Writing A Lisp Interpreter

I’ve always really liked Lisp as a programming language, but I’ve yet to write an interpreter for the language. This week I decided to change that.

Hypothesis: I can write a lisp interpreter in under 500 LOCs and in under a week.

Since the beginning of last week I’ve been keeping a code journal. To give you a feel for process so far of this project, I’m posting some excerpts from it related to this project.


I’m working on my own little Lisp interpreter, based on the one described in SICP. My goal is to get it to a reasonable state by the end of this week, and then we’ll see.


I got stuck in a code mess where I had a bad mental model of what was happening when I was encoding and calling built-in primitive functions. I decided to start over using LISP 1.5 Programmer’s Manual and a legal pad.

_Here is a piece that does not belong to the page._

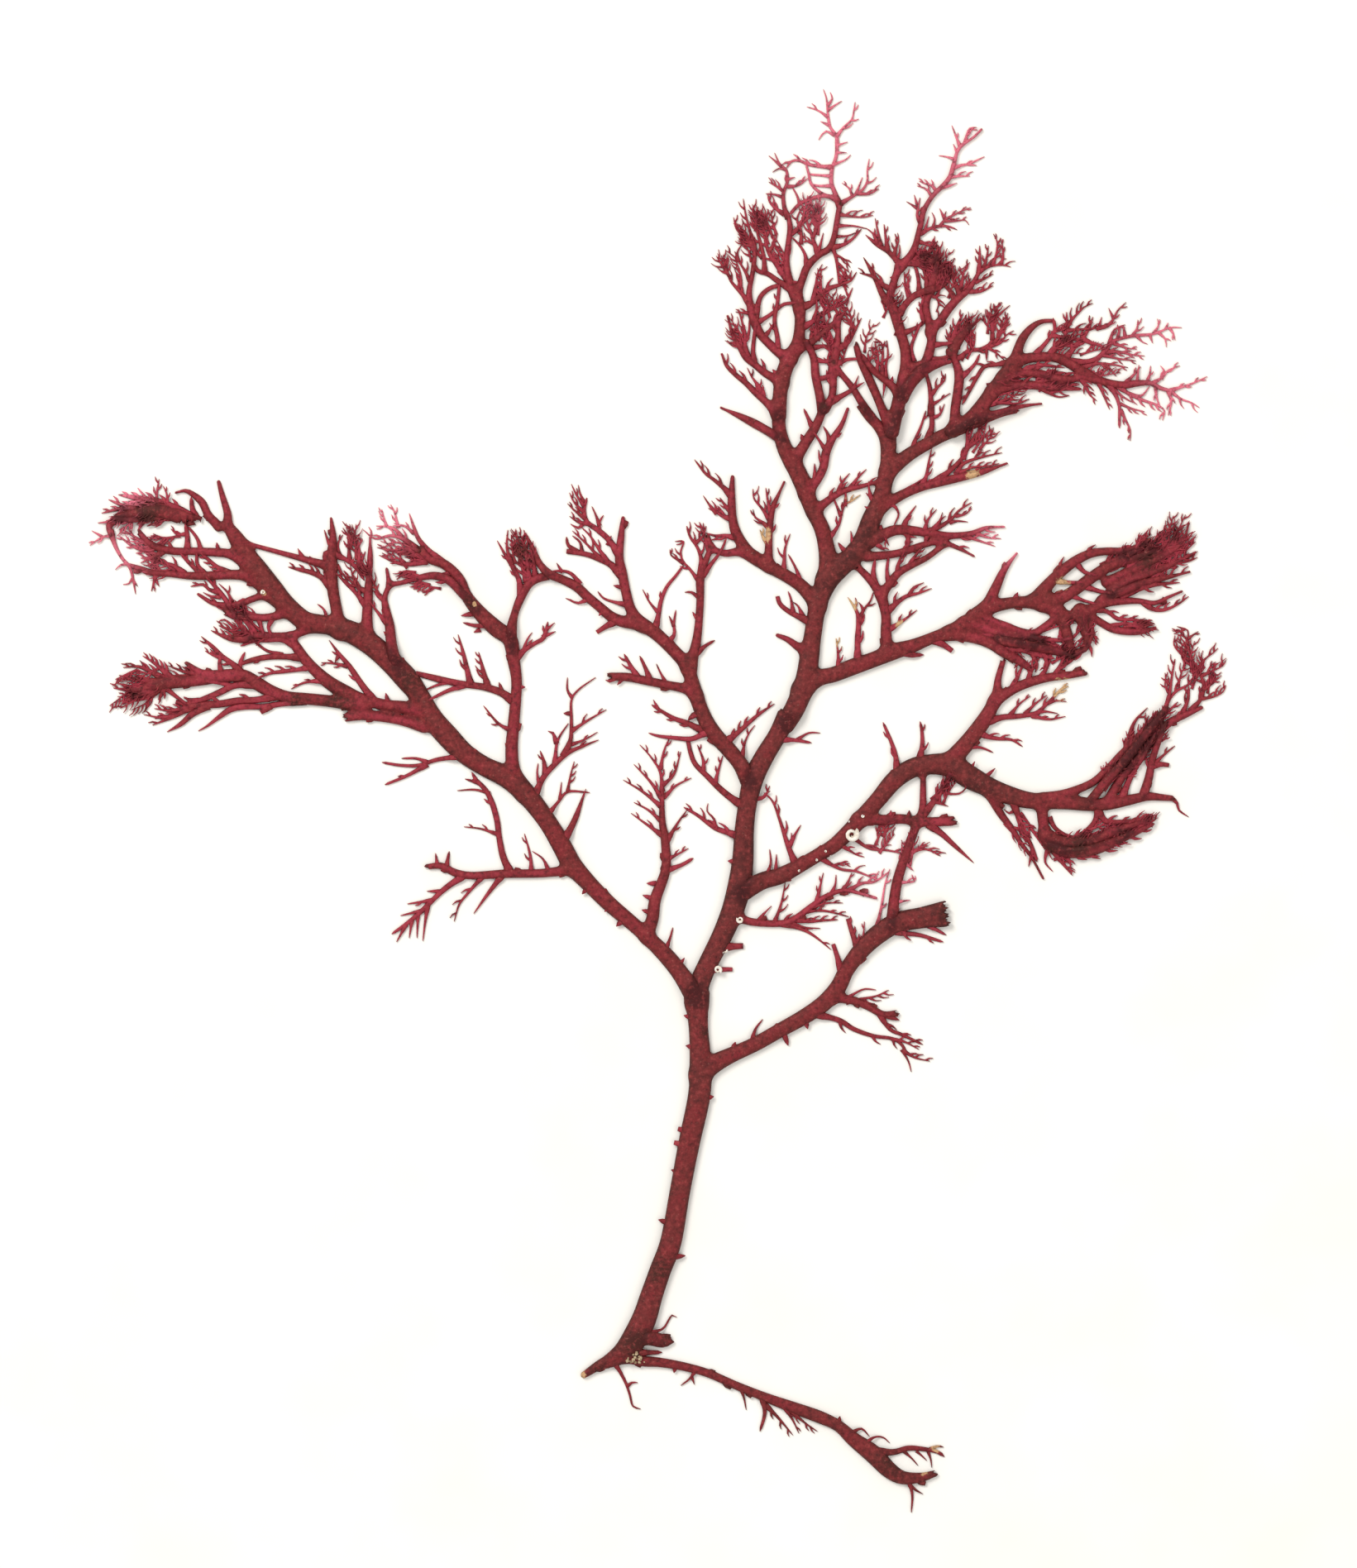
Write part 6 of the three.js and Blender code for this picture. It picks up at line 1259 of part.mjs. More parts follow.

Earlier I had started with the eval and apply functions, and then tried to add the environment and all the other “details”, such as primitive procedures and their bindings, ad hoc. This meant that I often didn’t have working code, and my mental model suffered as a result.

Today I started from the bottom-up, which is generally a much better way to do Lisp programming, so my confidence in the code and its workings grew. When I found bugs, I knew almost straight away where the problem was.

I can now evaluate basic lambdas with proper scoping. The biggest problem was to reconcile the lack of mutable cons cells in Racket with the design SICP has for its environment model. I wasted a lot of time using mutable-cons, which infected the rest of my program. Eventually I decided to remove definitions and assignments, until I figured out how to deal with this mismatch. I also haven’t implemented conditionals yet.


I saw someone on Github who solved the issue with mutable pairs. Essentially it was the same as what I had done, with the addition of a function that converts all user input lists to mutable lists, along with a convenience macro that allows us to use mcadr, and other nested access functions. This strikes me as a hack that works, but not as the right solution.

After talking to some helpful people on IRC, especially technomancy of Leiningen and Atreus fame, I got some pointers on how to approach the problem. I decided to keep the local environment immutable, and just create a hash-map for the mutable top-level, for defining functions and such.

I also gave the lisp interpreter a real name: Sai. It’s my little celebration of to the spirit in the machine. I’d like to keep working on it more - for example, I’d like to implement a macro system and play around with that. We’ll see if or when time permits.

Here are two basic program that demonstrates functions, definitions, conditionals, scoping, and basic data types.

(((lambda (x) (lambda (y) (+ x y))) 3) 4) ; => 7

(define (append x y)
  (if (null? x)
    (cons (car x) (append (cdr x) y))))

(append '(a b c) '(d e f)) ; => '(a b c d e f)

Sai is on Github here.

Conclusion and future work

Yes, it was possible, and it ended up being less than 200 lines of code. It’s very rudimentary and doesn’t support a lot, so that number doesn’t mean that much.

Of course, since I was mostly following the path laid out in SICP it’s not that surprising. But I do know a lot more now than I knew a week ago, and I’ve a feeling this project helped with my intution for how programming languages work.

There are a few different things I’d like to play around with: implementing a macro system, Clojure-like data structures, minimizing the amount of primitives in the eval function, writing some real programs in it, writing the interpreter in a different language, etc.

There’s a lot to do and I’ve barely scratched the surface of programming language design, but so far it’s been very fun and rewarding, and I recommend you to implement your own lisp interpreter!

P.S. I might change the format of this experimental journal. For example, I might change the posting frequency to every other week, or write about one experiment for several weeks in a row. If you have any thoughts on what kind of format you think would be interesting to read, please let me know. D.S.